▸ Work to do
Reproduce each line bearing the word "imported".

────────────────────────────────────────

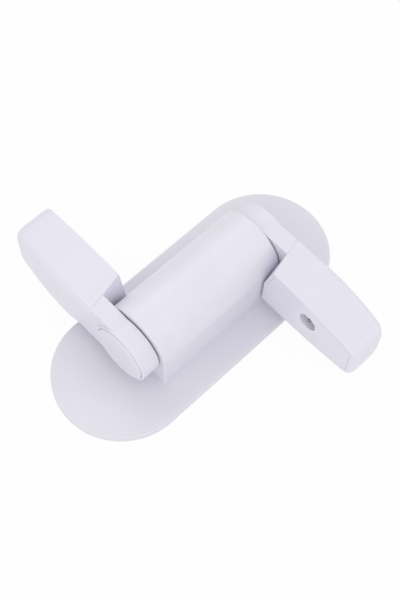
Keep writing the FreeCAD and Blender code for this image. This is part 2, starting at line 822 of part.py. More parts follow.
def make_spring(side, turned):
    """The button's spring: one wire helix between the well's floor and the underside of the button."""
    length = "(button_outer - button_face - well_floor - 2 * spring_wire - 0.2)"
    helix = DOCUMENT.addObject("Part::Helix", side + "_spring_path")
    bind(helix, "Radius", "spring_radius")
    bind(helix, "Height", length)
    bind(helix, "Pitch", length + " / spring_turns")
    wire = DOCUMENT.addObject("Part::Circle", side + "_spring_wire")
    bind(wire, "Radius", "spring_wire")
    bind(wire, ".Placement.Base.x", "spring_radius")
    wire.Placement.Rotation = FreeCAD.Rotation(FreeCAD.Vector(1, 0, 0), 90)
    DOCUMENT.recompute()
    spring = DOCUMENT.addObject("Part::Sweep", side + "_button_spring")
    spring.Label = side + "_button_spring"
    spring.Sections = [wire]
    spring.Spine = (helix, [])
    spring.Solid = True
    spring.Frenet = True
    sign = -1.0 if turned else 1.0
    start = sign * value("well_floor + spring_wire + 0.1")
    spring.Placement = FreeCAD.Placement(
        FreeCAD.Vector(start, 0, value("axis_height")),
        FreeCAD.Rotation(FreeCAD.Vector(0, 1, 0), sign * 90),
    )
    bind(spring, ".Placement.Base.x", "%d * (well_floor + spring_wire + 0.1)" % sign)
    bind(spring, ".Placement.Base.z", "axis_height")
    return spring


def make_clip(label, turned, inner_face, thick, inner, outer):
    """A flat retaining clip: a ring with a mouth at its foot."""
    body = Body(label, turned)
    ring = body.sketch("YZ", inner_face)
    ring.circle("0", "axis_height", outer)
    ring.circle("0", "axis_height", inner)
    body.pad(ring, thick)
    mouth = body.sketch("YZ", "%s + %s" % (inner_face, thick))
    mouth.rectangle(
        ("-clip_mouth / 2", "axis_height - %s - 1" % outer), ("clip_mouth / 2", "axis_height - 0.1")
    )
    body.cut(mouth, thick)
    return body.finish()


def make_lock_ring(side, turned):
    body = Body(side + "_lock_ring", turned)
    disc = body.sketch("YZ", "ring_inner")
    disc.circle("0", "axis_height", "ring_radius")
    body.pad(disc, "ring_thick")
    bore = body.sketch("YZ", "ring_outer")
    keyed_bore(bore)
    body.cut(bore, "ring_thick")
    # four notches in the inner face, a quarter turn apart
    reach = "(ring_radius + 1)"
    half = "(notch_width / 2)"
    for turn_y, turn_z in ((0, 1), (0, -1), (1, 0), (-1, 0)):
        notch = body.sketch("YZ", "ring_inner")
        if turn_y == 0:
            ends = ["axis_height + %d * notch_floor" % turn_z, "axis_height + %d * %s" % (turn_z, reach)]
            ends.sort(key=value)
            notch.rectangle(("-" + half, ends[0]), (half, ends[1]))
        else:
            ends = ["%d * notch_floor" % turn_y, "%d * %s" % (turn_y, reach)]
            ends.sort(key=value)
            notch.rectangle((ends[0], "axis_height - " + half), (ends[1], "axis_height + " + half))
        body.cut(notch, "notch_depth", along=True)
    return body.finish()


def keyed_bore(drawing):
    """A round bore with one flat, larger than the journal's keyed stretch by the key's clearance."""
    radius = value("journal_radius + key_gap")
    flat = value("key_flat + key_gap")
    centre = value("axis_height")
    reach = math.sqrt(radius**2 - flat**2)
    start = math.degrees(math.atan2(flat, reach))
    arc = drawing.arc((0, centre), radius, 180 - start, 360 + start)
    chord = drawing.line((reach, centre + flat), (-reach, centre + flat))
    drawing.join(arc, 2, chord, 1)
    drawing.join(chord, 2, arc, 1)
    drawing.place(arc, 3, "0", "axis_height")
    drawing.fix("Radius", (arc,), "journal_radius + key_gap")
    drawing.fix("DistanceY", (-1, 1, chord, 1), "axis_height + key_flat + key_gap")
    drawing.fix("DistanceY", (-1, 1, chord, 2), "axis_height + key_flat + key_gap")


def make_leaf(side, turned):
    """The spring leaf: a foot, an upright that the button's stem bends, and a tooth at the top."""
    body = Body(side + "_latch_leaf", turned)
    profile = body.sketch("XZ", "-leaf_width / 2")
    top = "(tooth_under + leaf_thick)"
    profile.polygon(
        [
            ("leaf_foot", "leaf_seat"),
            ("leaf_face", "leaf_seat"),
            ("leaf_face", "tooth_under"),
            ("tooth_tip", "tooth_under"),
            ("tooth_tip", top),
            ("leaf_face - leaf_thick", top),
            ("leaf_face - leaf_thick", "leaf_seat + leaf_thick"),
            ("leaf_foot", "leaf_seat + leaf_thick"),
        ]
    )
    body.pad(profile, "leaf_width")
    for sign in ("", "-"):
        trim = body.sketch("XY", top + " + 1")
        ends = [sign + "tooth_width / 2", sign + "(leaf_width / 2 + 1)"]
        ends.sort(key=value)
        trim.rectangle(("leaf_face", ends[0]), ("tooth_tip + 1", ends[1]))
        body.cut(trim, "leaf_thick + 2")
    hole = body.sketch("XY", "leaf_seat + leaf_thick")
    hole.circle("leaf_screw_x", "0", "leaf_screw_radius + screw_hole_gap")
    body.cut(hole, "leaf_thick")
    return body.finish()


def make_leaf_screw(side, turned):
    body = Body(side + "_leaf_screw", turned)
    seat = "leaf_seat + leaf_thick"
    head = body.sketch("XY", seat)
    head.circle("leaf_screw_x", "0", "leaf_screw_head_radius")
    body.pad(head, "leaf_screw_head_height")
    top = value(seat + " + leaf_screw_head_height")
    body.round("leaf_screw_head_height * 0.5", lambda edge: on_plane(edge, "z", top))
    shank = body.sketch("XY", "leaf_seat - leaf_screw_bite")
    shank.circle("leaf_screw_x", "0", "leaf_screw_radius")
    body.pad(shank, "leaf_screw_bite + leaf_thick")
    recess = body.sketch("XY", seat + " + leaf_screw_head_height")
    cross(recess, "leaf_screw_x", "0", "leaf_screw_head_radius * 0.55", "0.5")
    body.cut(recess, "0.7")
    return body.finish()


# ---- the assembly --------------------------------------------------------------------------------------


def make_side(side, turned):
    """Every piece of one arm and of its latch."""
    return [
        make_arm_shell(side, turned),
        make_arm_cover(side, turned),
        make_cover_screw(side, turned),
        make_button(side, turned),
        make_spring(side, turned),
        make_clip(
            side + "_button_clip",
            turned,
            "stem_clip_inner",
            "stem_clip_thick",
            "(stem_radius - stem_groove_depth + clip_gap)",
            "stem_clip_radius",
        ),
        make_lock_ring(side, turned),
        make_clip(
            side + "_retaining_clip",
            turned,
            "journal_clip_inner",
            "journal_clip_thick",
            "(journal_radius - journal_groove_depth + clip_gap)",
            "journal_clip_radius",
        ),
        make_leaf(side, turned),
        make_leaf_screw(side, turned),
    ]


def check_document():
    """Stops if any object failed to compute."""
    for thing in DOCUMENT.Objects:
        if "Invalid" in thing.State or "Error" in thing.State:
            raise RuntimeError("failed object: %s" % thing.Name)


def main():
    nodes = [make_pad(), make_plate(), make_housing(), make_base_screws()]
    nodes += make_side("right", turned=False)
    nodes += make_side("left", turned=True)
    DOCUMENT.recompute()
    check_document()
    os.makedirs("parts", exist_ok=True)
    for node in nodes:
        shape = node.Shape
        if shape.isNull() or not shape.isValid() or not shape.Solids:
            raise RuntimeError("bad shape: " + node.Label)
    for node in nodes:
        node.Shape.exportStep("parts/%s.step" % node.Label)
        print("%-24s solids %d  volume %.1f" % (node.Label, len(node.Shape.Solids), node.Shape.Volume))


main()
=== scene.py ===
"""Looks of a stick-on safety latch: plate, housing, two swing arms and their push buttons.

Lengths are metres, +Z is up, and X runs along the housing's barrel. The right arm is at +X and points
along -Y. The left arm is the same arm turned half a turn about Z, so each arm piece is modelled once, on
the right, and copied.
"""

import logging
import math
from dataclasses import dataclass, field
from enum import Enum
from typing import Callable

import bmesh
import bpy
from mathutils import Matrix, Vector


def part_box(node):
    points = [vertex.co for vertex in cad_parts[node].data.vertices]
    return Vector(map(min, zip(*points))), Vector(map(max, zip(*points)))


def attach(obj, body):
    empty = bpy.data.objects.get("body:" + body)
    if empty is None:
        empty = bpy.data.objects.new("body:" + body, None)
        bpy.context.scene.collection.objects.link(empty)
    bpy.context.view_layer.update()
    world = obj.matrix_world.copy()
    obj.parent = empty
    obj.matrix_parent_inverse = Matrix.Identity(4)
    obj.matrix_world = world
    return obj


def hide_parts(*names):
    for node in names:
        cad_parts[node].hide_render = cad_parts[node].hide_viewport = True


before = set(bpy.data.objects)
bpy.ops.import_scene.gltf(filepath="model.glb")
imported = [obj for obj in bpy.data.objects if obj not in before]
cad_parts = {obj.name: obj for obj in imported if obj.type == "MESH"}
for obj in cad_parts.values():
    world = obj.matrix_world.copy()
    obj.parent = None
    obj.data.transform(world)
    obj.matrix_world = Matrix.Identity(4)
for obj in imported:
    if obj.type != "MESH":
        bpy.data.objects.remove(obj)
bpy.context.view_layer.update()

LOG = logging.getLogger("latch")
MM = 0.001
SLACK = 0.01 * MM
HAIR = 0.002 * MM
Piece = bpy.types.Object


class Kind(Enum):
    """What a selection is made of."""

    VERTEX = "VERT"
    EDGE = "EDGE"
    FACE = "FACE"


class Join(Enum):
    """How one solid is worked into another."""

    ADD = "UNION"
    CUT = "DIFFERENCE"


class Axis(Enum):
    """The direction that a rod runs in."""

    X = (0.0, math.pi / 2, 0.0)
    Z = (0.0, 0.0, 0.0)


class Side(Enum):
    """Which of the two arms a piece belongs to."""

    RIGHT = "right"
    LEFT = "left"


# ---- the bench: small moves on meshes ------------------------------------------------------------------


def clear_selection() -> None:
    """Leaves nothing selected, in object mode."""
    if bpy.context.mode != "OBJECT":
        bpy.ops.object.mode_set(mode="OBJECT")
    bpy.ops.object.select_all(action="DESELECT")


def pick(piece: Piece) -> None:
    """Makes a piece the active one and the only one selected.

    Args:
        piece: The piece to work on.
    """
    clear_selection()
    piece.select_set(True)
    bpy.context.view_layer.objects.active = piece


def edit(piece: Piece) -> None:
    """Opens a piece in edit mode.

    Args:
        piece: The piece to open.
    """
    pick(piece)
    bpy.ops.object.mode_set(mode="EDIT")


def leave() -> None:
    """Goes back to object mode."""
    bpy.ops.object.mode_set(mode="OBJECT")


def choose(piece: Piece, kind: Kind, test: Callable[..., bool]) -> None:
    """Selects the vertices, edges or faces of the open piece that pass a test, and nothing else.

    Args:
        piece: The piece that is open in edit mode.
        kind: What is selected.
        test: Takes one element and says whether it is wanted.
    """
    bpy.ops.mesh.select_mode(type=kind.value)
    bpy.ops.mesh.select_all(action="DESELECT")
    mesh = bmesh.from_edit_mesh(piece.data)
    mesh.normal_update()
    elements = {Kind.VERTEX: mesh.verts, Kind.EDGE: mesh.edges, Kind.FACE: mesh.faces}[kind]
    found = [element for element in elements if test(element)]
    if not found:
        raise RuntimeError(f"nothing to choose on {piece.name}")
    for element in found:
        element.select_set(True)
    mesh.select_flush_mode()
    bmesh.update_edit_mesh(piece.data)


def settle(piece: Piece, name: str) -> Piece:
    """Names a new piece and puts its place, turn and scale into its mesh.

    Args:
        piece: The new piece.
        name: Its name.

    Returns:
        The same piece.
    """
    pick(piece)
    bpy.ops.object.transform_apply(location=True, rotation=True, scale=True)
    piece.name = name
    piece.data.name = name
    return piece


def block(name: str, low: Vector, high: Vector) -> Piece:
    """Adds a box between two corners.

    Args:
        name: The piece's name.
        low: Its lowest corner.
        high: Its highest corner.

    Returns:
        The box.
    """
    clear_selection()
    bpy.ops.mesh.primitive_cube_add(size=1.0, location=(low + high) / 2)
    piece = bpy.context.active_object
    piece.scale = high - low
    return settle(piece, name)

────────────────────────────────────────

▸ Solved exercise
imported = [obj for obj in bpy.data.objects if obj not in before]
cad_parts = {obj.name: obj for obj in imported if obj.type == "MESH"}
for obj in imported:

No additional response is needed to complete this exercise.